• **STATED GOAL**
Report the number of lines where the string "that" occurs, and write nothing else.

• **STORED DATA**
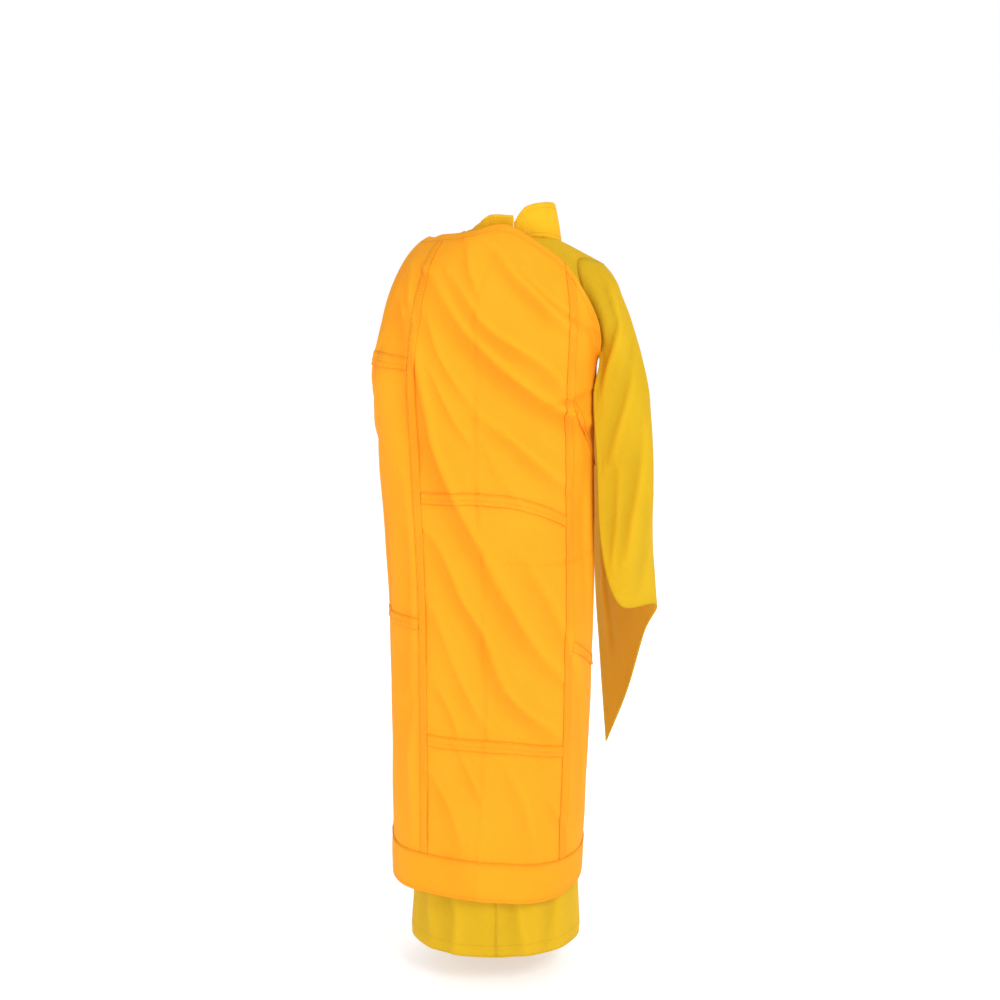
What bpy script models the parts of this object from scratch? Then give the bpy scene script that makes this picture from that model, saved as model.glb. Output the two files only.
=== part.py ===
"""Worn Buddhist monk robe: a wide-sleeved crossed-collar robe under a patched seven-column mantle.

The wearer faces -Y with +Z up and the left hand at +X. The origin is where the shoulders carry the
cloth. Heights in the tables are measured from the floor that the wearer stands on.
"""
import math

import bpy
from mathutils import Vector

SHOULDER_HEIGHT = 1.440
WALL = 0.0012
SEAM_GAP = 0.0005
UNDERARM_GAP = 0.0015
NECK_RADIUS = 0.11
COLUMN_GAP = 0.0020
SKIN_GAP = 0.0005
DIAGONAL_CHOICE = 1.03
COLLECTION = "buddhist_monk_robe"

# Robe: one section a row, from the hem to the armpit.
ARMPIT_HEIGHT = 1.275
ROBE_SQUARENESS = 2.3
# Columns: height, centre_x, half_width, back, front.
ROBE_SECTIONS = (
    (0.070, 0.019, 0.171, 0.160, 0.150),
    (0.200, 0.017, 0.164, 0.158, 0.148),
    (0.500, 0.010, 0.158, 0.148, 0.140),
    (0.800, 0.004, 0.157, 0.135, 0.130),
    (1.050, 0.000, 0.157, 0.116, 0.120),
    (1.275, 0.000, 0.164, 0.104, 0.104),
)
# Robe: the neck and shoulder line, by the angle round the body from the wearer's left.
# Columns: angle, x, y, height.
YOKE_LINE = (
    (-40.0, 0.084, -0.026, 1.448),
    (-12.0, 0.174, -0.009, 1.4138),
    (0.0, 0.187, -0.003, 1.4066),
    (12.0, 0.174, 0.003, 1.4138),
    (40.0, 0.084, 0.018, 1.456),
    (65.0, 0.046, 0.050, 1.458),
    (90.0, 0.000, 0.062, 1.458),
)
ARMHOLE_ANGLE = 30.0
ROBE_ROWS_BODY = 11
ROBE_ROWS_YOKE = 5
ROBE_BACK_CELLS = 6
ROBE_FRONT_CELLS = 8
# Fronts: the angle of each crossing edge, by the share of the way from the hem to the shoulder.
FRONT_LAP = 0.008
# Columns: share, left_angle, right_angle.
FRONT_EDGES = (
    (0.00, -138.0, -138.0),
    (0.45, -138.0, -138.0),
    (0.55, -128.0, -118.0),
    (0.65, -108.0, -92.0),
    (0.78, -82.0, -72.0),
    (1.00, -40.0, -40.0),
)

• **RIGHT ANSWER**
2